### To do
Copy verbatim the material from its first line to the line that holds "BACK_LEAN = [2.2, 2.0, 1.8, 1.6, 1.8, 2.0, 2.4]", including that line.

### Supplied information
......
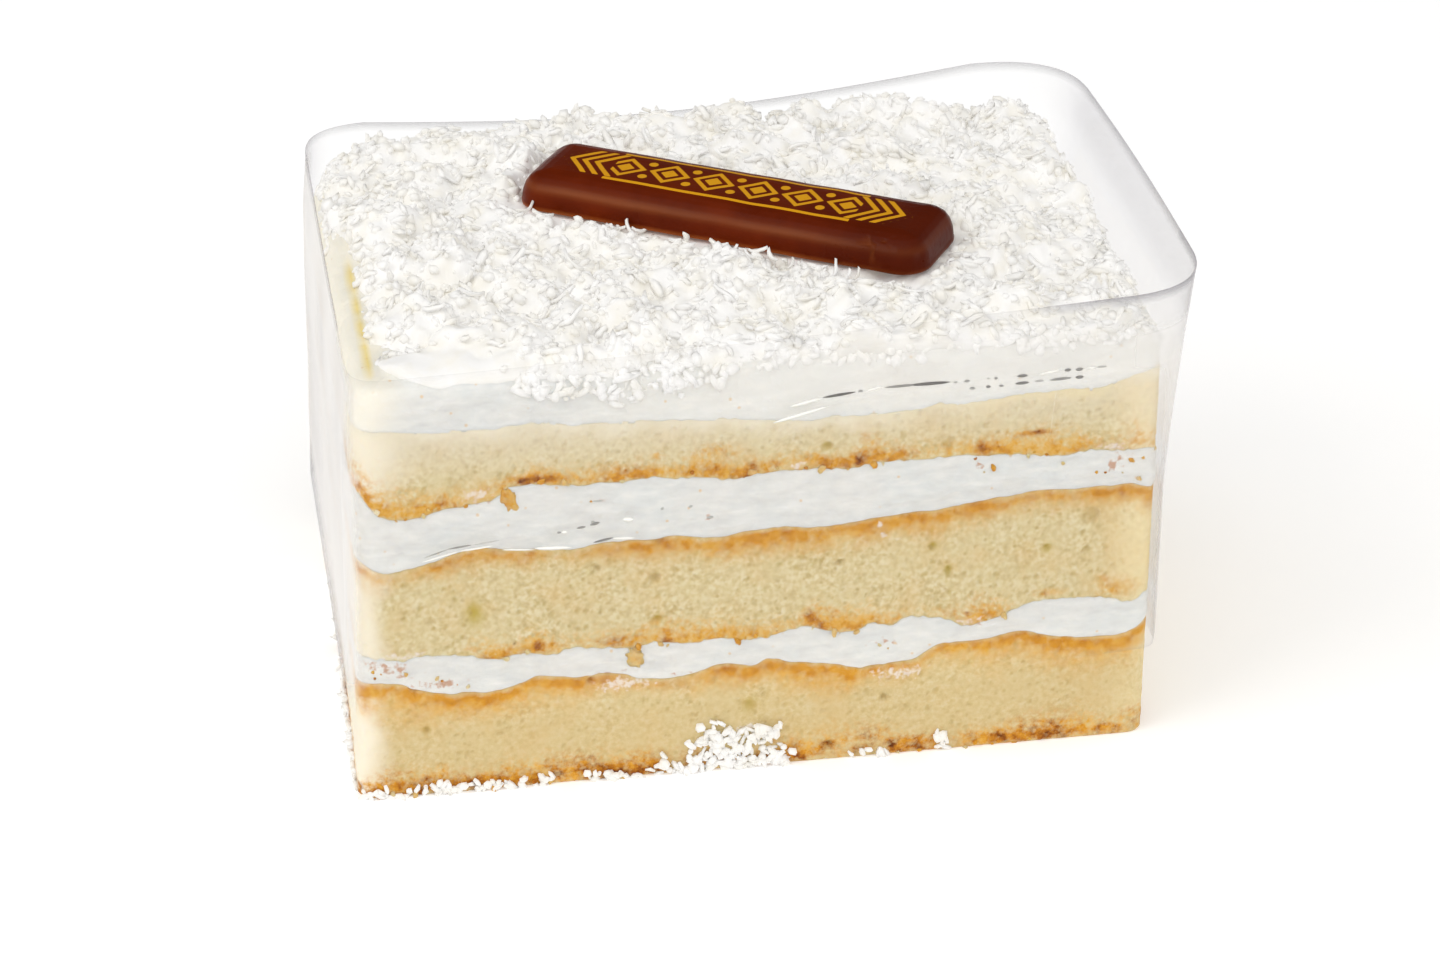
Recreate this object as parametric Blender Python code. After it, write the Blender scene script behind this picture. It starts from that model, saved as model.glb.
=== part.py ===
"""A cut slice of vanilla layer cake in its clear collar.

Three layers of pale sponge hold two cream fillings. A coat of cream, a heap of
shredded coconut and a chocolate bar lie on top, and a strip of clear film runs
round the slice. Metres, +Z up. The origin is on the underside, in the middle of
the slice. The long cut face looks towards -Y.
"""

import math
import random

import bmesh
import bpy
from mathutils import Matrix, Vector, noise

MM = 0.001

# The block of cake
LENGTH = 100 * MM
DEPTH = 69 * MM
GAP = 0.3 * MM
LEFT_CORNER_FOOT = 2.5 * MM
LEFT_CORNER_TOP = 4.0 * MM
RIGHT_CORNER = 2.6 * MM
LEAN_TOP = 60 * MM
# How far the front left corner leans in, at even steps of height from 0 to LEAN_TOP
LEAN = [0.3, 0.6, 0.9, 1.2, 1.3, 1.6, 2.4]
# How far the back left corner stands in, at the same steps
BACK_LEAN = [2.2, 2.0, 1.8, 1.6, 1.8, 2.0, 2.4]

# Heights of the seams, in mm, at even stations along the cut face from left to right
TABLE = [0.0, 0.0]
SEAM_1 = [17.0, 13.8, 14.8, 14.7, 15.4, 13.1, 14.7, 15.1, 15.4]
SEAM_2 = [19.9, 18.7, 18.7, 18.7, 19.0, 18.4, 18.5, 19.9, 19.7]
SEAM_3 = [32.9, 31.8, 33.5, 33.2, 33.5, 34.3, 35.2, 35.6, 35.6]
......
### Worked solution
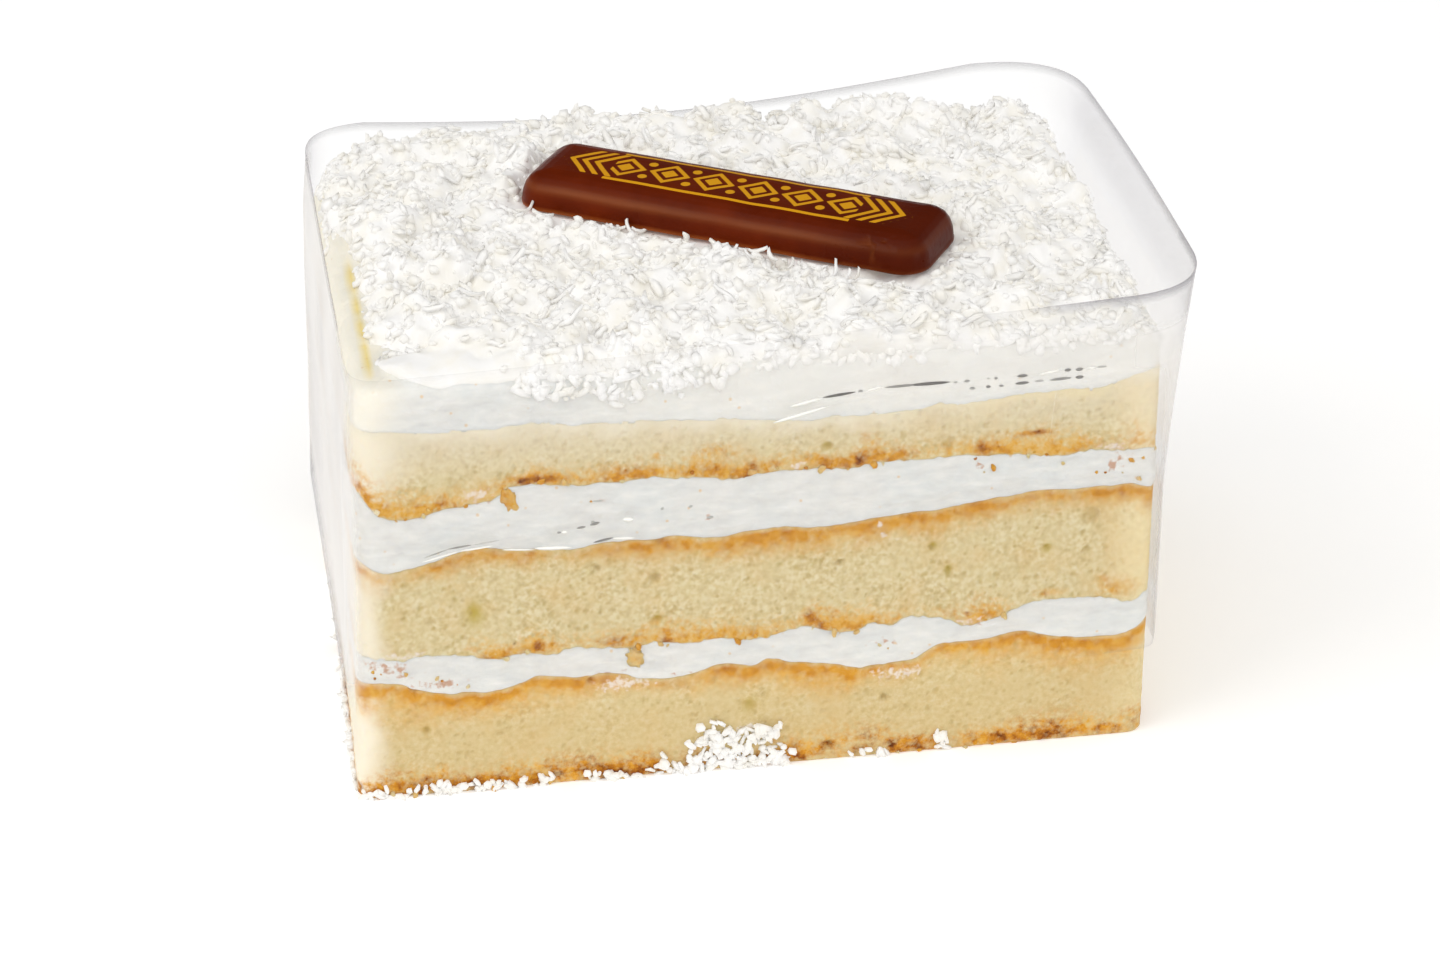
Recreate this object as parametric Blender Python code. After it, write the Blender scene script behind this picture. It starts from that model, saved as model.glb.
=== part.py ===
"""A cut slice of vanilla layer cake in its clear collar.

Three layers of pale sponge hold two cream fillings. A coat of cream, a heap of
shredded coconut and a chocolate bar lie on top, and a strip of clear film runs
round the slice. Metres, +Z up. The origin is on the underside, in the middle of
the slice. The long cut face looks towards -Y.
"""

import math
import random

import bmesh
import bpy
from mathutils import Matrix, Vector, noise

MM = 0.001

# The block of cake
LENGTH = 100 * MM
DEPTH = 69 * MM
GAP = 0.3 * MM
LEFT_CORNER_FOOT = 2.5 * MM
LEFT_CORNER_TOP = 4.0 * MM
RIGHT_CORNER = 2.6 * MM
LEAN_TOP = 60 * MM
# How far the front left corner leans in, at even steps of height from 0 to LEAN_TOP
LEAN = [0.3, 0.6, 0.9, 1.2, 1.3, 1.6, 2.4]
# How far the back left corner stands in, at the same steps
BACK_LEAN = [2.2, 2.0, 1.8, 1.6, 1.8, 2.0, 2.4]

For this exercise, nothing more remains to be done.